Ironically, it was a completely different incident (an altercation with Mr. T) that appears to have been the reason for Schultz getting fired in 1985. But the altercation with Stossel clearly made WWE wary of him, as the company thought it might be dealing with a certified loose cannon who, despite his good intentions, could potentially cause more harm than good, which is what happened after he slapped Stossel.
2. Rob Van Dam (Drug Arrest While WWE And ECW Champion)
By most accounts, Rob Van Dam had a pretty solid run in the WWE, but it could have been better. RVD was one of the company’s most popular wrestlers of the first half of the 2000s, and by July 2006, he was more than two months removed from beating John Cena for the WWE Championship, and was also ECW World Heavyweight Champion on the newly-revived brand. He was truly high on top of the wrestling world. Unfortunately, the law had to get involved as he (and Sabu) were on a different kind of high when police arrested them, one night before the first Raw of July 2006.

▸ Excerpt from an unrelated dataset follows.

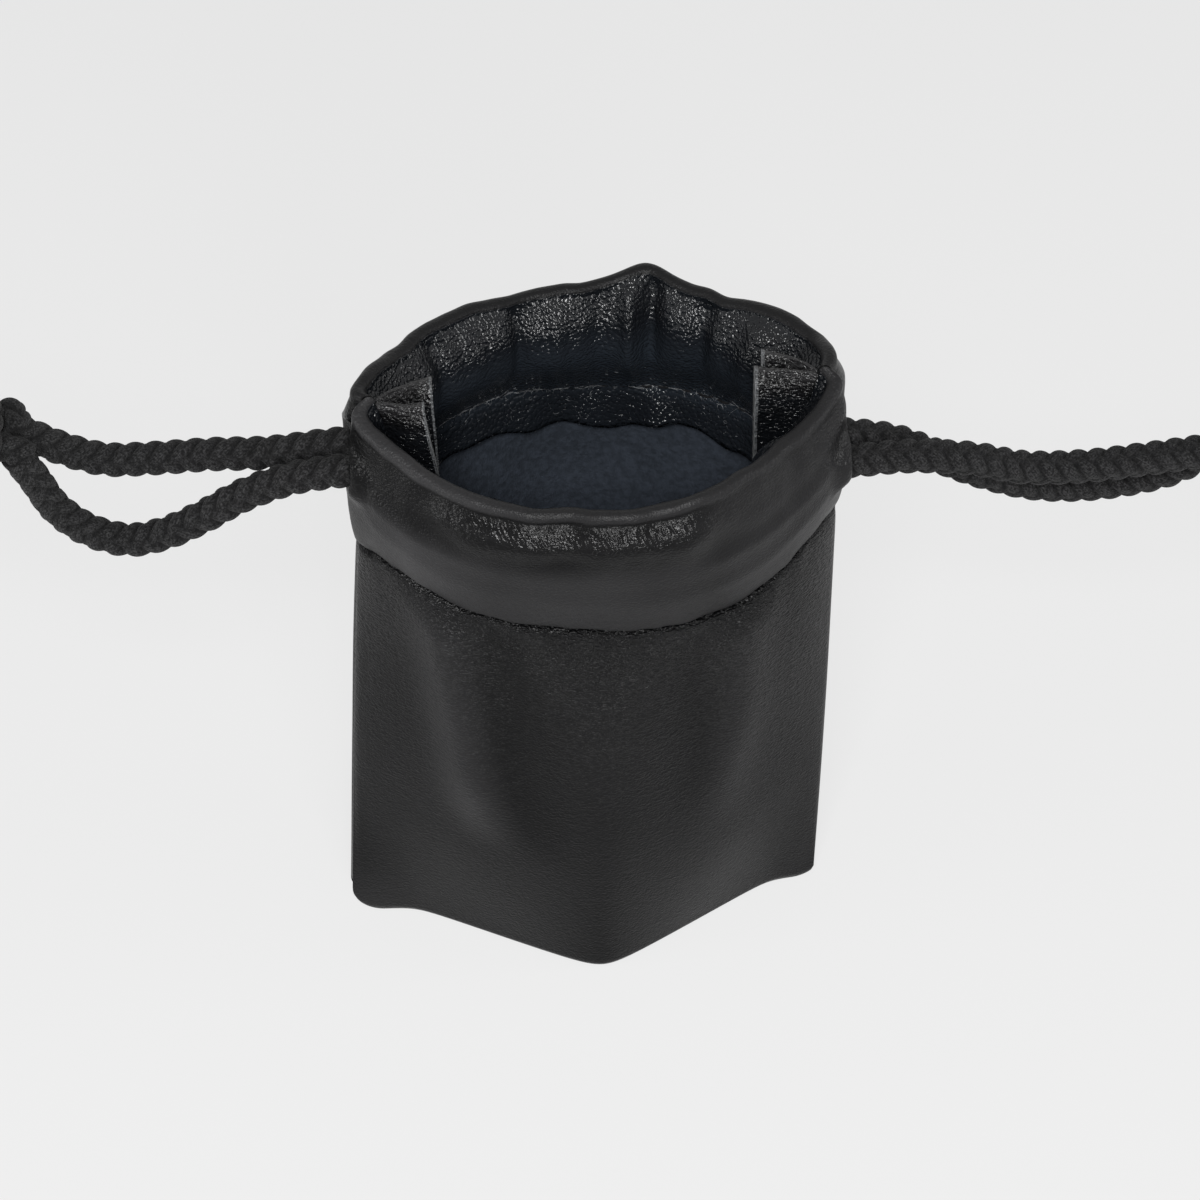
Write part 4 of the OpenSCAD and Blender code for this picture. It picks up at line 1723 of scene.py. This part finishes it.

In short order, Van Dam dropped his WWE Championship to Edge, then dropped his ECW title to Big Show, with WWE suspending him for the drug arrest. When RVD returned in August, he tried, yet always failed to regain his titles, particularly the ECW belt. By 2007, he was gone from the WWE, not to return for another six years, upon which he had a lackluster part-time run for the company.
1. Hulk Hogan (The Gawker Leak)
Two years after it happened, it’s still arguably the most infamous example of a WWE wrestler, past or present, doing or saying something stupid and paying for it with his career. Although it happened years ago, it still didn’t make things any better (and why would it) when Hulk Hogan was caught on tape in 2015 making racist comments about African-Americans, using the N-word liberally and even going as far as saying everybody’s “a little racist.”
With WWE taking stock of the bad PR caused by the leaked audio, the company immediately fired Hogan, relieving him of his duties on Tough Enough and as company ambassador, and scrubbed their website of almost every reference to the Hulkster, even his own Hall of Fame page. Rumors still swirl of Hogan being in talks with the WWE for a possible return, but the sentiment similarly remains – it may be harder to forget Hulk’s racist statements than to forgive him for them.